Innovations in materials science are also important. Creating lighter and more efficient parts lets robots do more work with less energy. By using strong, lightweight materials, robotic systems need less force to move, which helps save energy.
In drone technology, these energy concepts are crucial. Drones need to manage their energy to fly longer and carry more. Knowing about potential energy during takeoff and kinetic energy while flying helps designers create better battery use and flight plans.
Combining artificial intelligence with robotics also relies on work and energy ideas. AI can look at lots of data to find the easiest ways for robots to work. By predicting how much energy different tasks will need, AI-powered robots can plan their actions for better efficiency. This helps develop smart systems that improve energy use over time.
Another exciting area is soft robotics, where engineers design robots that can naturally adjust and interact with their surroundings. These robots often imitate nature and use the principles of work and energy in new ways. For example, a soft robotic gripper can handle fragile objects with little energy by understanding how energy spreads during movement.
Finally, learning about energy helps design robots that support green practices, like cutting down waste in factories or improving recycling. By using energy-efficient techniques at every stage—from building to disposal—engineers can ensure robots help the environment.

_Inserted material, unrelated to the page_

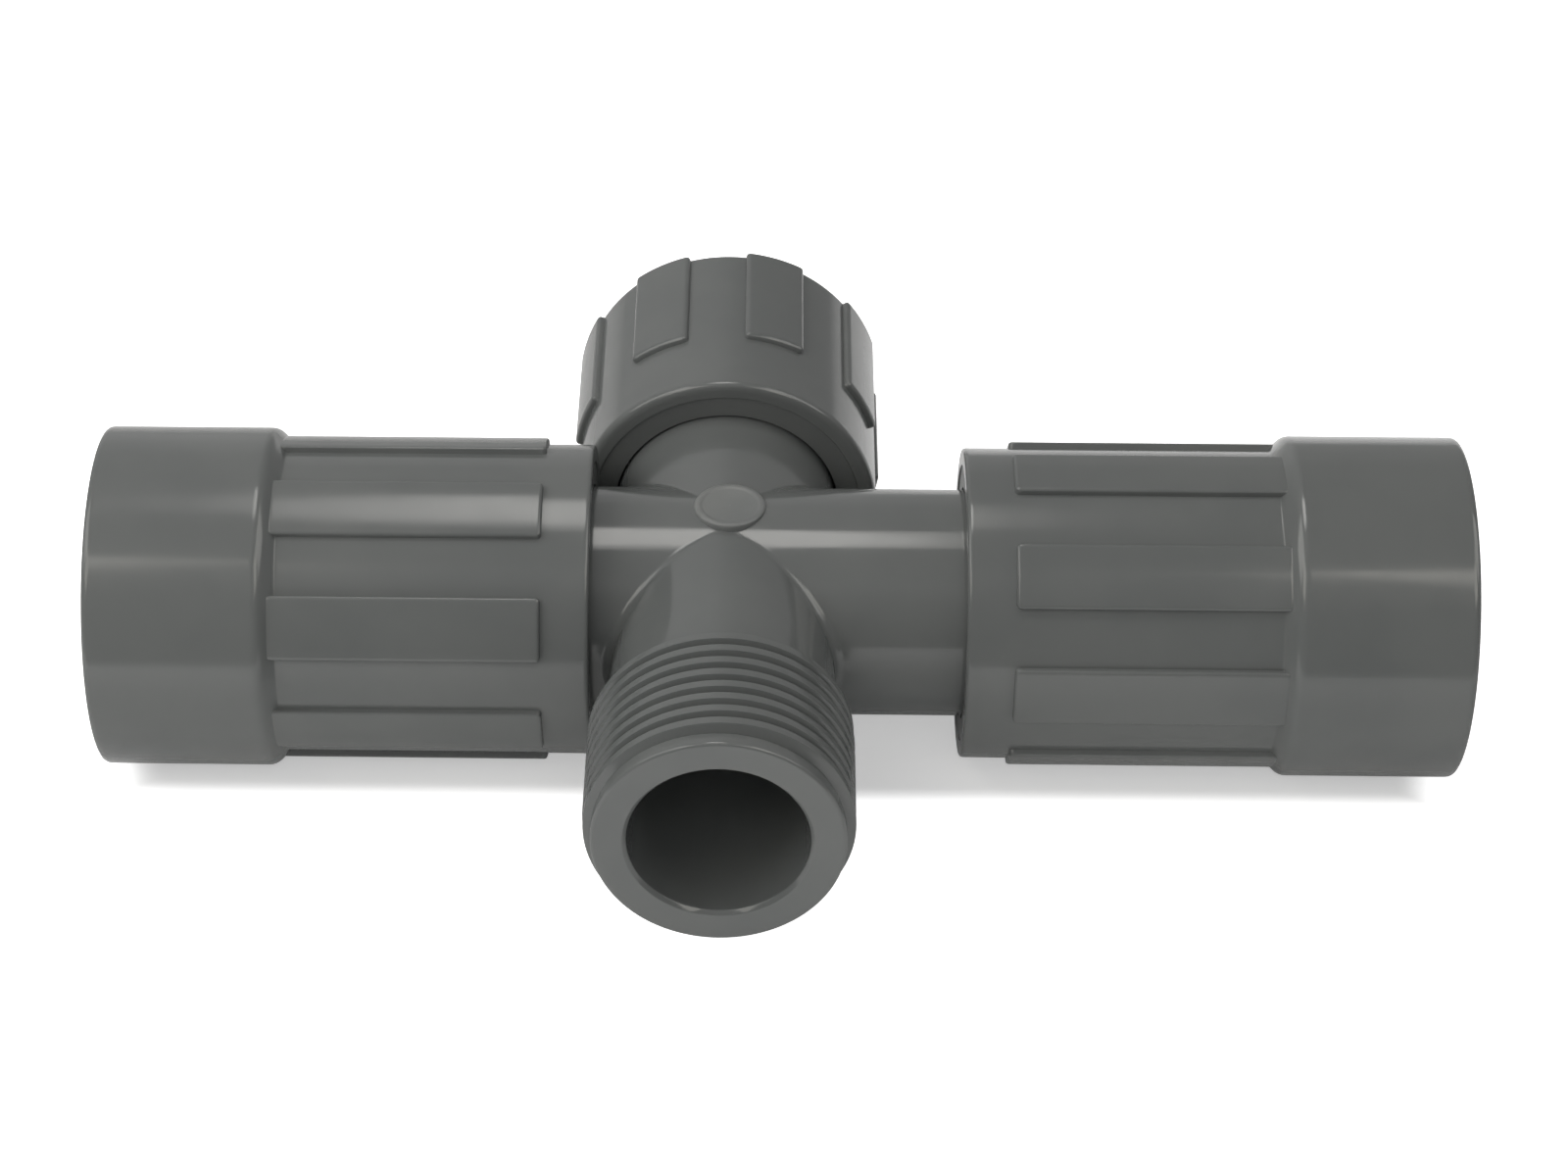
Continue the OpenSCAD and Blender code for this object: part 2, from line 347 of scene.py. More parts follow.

Collaboration between fields like physics, engineering, and environmental science leads to smart solutions using work and energy concepts for future robotics. As technology keeps growing, understanding these ideas will inspire future engineers to develop smarter, more efficient, and eco-friendly robotic systems.
In summary, the links between work and energy concepts in robotics and automation are broad. They touch on energy efficiency, design, and AI, all leading to better and more sustainable solutions. Understanding these principles not only builds better robots but also helps us create a more efficient and environmentally friendly future.